=== Instruction ===
Within the material below, find each line bearing the word "piece" and present it.
>> Start Provided information
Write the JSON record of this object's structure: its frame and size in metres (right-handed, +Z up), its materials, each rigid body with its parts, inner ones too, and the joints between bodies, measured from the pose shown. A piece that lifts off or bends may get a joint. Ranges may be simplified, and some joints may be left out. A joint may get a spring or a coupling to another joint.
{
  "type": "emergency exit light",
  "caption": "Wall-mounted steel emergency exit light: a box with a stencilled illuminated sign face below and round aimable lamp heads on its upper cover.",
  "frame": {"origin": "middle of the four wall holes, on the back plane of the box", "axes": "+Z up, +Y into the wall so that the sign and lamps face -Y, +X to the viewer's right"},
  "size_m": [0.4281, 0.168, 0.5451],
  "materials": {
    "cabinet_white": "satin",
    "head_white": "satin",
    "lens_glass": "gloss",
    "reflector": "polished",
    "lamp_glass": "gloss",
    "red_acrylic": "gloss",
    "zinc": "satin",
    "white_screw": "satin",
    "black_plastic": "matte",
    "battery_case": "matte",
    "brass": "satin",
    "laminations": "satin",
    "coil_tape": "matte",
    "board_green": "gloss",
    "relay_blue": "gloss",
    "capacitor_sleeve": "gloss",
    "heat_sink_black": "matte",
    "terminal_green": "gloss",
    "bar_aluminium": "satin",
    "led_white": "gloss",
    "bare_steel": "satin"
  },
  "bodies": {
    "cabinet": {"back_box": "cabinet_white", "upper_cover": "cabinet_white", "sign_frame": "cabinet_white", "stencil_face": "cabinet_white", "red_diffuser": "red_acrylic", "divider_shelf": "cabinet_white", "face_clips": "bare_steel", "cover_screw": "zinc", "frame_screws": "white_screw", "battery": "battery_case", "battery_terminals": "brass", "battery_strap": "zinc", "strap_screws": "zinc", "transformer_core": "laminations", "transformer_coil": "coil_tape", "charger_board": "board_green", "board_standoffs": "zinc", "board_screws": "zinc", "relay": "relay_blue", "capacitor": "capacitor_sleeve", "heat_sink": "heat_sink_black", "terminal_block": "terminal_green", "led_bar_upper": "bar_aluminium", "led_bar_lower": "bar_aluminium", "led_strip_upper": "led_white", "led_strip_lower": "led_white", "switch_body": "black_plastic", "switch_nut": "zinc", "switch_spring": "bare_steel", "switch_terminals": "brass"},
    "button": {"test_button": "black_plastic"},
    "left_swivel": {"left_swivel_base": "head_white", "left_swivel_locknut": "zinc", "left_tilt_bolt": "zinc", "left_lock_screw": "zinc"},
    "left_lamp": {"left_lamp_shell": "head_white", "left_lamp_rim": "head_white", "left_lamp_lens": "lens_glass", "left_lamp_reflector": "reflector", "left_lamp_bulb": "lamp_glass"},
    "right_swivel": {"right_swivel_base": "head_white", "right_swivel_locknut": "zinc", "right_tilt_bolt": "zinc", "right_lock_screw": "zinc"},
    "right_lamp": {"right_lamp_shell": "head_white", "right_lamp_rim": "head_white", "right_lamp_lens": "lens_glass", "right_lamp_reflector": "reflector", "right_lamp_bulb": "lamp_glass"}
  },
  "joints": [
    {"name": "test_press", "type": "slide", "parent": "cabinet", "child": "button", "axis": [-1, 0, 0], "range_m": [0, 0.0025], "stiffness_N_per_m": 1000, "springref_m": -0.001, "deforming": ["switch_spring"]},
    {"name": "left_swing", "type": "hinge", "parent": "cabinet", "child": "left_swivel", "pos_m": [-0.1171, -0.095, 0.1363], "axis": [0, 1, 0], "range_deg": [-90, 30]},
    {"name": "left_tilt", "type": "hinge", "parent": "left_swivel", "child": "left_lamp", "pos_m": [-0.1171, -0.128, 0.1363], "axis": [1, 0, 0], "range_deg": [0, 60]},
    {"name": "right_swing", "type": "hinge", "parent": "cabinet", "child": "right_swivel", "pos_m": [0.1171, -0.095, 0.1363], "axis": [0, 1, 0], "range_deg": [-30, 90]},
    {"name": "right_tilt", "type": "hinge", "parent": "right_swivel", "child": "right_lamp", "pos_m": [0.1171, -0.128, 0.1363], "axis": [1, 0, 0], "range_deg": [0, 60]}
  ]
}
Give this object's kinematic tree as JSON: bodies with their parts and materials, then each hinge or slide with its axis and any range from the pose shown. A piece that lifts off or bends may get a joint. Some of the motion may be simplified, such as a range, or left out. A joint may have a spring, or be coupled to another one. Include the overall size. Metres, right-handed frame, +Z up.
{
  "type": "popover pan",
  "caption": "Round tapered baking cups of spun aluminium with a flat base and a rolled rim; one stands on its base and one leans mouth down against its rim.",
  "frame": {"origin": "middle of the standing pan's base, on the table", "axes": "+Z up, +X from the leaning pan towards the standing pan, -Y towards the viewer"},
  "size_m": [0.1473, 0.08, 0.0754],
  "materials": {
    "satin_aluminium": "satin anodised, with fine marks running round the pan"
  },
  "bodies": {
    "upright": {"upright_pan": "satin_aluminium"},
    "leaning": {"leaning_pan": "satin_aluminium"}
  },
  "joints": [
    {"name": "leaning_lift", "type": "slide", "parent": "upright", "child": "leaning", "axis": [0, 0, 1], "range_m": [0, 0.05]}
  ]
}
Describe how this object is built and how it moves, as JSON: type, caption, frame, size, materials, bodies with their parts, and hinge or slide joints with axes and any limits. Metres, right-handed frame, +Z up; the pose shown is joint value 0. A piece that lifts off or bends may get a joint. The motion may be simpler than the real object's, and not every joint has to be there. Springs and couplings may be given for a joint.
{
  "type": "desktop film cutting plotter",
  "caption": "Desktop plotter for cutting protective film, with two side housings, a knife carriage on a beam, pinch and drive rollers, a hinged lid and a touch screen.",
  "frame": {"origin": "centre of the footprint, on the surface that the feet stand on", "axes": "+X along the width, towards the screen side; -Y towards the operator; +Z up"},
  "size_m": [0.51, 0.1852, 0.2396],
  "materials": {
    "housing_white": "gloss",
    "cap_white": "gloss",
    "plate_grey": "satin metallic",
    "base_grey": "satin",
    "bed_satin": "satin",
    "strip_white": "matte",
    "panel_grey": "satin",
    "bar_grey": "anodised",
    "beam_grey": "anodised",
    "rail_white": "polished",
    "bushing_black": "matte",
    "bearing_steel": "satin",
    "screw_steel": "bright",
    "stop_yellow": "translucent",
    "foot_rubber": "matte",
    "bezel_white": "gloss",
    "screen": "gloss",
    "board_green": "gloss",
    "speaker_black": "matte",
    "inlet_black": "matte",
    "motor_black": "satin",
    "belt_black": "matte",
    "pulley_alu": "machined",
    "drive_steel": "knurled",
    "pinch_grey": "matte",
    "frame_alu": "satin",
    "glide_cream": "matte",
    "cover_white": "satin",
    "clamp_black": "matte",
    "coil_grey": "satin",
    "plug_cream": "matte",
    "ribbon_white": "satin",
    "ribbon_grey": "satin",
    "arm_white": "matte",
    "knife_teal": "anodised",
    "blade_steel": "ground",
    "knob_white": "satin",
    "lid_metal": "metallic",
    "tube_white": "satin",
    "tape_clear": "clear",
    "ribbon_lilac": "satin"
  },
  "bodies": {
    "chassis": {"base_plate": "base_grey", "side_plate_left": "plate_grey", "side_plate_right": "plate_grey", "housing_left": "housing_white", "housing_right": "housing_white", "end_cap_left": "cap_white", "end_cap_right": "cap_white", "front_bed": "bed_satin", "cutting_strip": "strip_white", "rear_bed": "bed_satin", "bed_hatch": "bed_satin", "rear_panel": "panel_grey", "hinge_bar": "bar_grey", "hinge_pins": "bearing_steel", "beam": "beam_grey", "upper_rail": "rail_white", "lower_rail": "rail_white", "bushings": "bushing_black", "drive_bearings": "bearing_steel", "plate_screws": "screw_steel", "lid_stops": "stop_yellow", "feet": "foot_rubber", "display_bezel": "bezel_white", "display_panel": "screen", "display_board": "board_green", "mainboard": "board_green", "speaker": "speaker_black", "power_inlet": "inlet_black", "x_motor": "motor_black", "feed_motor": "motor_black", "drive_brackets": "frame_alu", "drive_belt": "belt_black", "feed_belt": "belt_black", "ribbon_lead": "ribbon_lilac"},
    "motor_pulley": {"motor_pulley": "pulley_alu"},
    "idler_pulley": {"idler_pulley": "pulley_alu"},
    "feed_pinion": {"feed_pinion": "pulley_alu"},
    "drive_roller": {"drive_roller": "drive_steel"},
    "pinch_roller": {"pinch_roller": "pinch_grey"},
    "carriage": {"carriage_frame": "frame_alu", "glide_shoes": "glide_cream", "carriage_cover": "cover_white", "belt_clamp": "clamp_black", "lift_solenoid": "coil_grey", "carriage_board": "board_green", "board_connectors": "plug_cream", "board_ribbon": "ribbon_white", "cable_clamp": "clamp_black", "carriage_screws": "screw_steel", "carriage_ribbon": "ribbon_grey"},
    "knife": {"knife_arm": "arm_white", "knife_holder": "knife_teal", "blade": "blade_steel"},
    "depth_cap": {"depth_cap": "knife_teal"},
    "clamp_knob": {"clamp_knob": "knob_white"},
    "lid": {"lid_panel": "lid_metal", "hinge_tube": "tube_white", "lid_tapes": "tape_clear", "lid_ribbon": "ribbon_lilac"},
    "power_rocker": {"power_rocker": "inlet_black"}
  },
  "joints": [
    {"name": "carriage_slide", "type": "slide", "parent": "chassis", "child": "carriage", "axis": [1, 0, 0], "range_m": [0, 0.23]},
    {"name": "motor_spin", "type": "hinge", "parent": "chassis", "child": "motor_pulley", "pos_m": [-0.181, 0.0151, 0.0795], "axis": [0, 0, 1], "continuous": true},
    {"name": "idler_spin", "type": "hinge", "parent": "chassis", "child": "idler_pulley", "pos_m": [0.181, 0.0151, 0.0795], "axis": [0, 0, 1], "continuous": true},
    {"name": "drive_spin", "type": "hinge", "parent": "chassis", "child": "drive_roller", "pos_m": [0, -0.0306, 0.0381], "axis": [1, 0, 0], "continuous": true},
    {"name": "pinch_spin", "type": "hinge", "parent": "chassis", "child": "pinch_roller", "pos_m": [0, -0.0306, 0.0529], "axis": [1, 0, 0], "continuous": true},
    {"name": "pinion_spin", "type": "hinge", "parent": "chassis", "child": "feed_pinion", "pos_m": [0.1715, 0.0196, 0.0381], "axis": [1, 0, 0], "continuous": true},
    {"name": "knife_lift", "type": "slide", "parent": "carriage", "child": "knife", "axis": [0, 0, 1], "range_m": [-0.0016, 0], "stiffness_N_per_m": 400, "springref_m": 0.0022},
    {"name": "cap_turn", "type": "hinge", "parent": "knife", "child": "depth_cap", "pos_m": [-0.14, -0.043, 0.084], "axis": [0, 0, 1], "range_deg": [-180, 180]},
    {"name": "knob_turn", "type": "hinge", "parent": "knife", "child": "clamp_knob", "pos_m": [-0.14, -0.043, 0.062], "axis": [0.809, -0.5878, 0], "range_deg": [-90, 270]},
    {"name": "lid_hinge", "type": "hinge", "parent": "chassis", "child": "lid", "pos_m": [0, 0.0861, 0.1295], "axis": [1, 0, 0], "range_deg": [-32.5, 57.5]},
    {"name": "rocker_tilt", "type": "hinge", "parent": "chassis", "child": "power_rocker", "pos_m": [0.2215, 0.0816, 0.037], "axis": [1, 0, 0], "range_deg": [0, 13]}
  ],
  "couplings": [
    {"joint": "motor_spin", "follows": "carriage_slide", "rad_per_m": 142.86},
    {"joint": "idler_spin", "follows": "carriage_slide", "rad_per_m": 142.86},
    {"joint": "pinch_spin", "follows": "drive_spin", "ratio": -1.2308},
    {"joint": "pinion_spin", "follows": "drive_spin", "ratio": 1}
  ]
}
>> End Provided information
=== Response to the exercise ===
Write the JSON record of this object's structure: its frame and size in metres (right-handed, +Z up), its materials, each rigid body with its parts, inner ones too, and the joints between bodies, measured from the pose shown. A piece that lifts off or bends may get a joint. Ranges may be simplified, and some joints may be left out. A joint may get a spring or a coupling to another joint.
Give this object's kinematic tree as JSON: bodies with their parts and materials, then each hinge or slide with its axis and any range from the pose shown. A piece that lifts off or bends may get a joint. Some of the motion may be simplified, such as a range, or left out. A joint may have a spring, or be coupled to another one. Include the overall size. Metres, right-handed frame, +Z up.
Describe how this object is built and how it moves, as JSON: type, caption, frame, size, materials, bodies with their parts, and hinge or slide joints with axes and any limits. Metres, right-handed frame, +Z up; the pose shown is joint value 0. A piece that lifts off or bends may get a joint. The motion may be simpler than the real object's, and not every joint has to be there. Springs and couplings may be given for a joint.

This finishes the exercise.